2. The adoption of the Security Federal Corporation
   2004 Employee Stock Purchase Plan.                  [  ]    [  ]    [  ]

3. In their discretion, upon such other matters as
   may properly come before the meeting.

The Board of Directors recommends a vote "FOR" the election of the nominees listed above and "FOR" the above proposal.


THIS PROXY WILL BE VOTED AS DIRECTED, BUT IF NO INSTRUCTIONS ARE SPECIFIED, THIS PROXY WILL BE VOTED FOR THE ELECTION OF THE NOMINEES LISTED ABOVE AND FOR THE ABOVE PROPOSAL. IF ANY OTHER BUSINESS IS PRESENTED AT SUCH MEETING, THIS PROXY WILL BE VOTED BY THOSE NAMED IN THIS PROXY IN THEIR BEST JUDGMENT. AT THE PRESENT TIME, THE BOARD OF DIRECTORS KNOWS OF NO OTHER BUSINESS TO BE PRESENTED AT THE MEETING.


THIS PROXY IS SOLICITED BY THE BOARD OF DIRECTORS

Should the undersigned be present and elect to vote at the Meeting or at any adjournment or postponement thereof and after notification to the Secretary of the Company at the Meeting of the shareholder's decision to terminate this proxy, then the power of said attorneys and proxies shall be deemed terminated and of no further force and effect.
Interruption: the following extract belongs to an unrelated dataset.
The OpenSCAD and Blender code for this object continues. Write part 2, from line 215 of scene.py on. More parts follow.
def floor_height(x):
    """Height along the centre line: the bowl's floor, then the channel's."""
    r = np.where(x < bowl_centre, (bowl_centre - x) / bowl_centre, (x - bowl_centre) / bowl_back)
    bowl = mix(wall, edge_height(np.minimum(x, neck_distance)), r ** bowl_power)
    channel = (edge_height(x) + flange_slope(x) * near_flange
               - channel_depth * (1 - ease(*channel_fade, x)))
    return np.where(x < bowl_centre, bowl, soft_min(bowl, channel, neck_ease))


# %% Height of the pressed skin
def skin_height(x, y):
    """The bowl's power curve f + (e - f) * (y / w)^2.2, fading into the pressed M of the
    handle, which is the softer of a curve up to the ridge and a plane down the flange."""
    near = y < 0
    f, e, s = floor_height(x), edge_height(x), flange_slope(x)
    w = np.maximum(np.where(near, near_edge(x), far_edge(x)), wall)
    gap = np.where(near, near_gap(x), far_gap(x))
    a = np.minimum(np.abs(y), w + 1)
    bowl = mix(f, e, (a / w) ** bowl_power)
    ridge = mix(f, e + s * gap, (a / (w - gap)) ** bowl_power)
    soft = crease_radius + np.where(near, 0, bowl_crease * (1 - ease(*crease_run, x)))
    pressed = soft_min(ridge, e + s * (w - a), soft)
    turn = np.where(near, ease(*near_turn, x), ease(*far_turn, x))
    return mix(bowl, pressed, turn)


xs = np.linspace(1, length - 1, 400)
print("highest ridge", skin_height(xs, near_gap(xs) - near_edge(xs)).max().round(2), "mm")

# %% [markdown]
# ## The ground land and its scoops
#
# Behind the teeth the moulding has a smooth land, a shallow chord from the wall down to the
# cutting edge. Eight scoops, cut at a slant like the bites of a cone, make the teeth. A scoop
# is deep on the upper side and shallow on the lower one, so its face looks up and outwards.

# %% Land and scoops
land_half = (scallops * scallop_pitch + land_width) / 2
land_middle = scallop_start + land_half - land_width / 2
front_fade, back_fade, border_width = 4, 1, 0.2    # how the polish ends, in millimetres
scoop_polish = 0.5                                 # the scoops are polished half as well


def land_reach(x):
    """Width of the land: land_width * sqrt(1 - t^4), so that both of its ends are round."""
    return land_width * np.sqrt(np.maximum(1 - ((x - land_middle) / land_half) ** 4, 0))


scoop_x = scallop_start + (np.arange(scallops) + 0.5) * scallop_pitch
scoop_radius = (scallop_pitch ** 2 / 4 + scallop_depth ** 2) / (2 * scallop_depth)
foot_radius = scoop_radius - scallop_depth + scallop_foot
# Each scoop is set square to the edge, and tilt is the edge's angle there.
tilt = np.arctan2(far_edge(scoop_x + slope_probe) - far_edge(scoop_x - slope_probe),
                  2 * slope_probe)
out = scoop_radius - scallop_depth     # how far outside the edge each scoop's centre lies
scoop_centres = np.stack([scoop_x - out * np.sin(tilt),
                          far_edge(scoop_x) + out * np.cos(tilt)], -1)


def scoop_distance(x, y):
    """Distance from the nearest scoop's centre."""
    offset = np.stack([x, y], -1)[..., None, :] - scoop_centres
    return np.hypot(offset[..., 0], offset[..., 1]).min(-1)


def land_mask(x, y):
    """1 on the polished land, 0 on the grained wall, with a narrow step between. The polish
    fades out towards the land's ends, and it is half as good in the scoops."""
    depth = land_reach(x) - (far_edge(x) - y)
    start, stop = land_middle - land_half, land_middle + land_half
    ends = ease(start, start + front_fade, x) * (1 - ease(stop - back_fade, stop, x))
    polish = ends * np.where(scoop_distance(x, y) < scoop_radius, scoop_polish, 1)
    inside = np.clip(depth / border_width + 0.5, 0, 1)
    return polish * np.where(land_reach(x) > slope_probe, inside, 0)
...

The undersigned acknowledges receipt from the Company prior to the execution of this proxy of Notice of Annual Meeting of Shareholders, a proxy statement for the Annual Meeting of Shareholders and an Annual Report to Shareholders.

Dated: , 2004

------------------------------------       ----------------------------------
PRINT NAME OF SHAREHOLDER                  PRINT NAME OF SHAREHOLDER



------------------------------------       ----------------------------------
SIGNATURE OF SHAREHOLDER                   SIGNATURE OF SHAREHOLDER

Please sign exactly as your name appears on the mailing label. When signing as attorney, executor, administrator, trustee or guardian, please give your full title. If shares are held jointly, only one signature is required, but each holder should sign, if possible.


PLEASE COMPLETE, DATE, SIGN AND MAIL THIS PROXY PROMPTLY IN THE ENCLOSED POSTAGE-PREPAID ENVELOPE.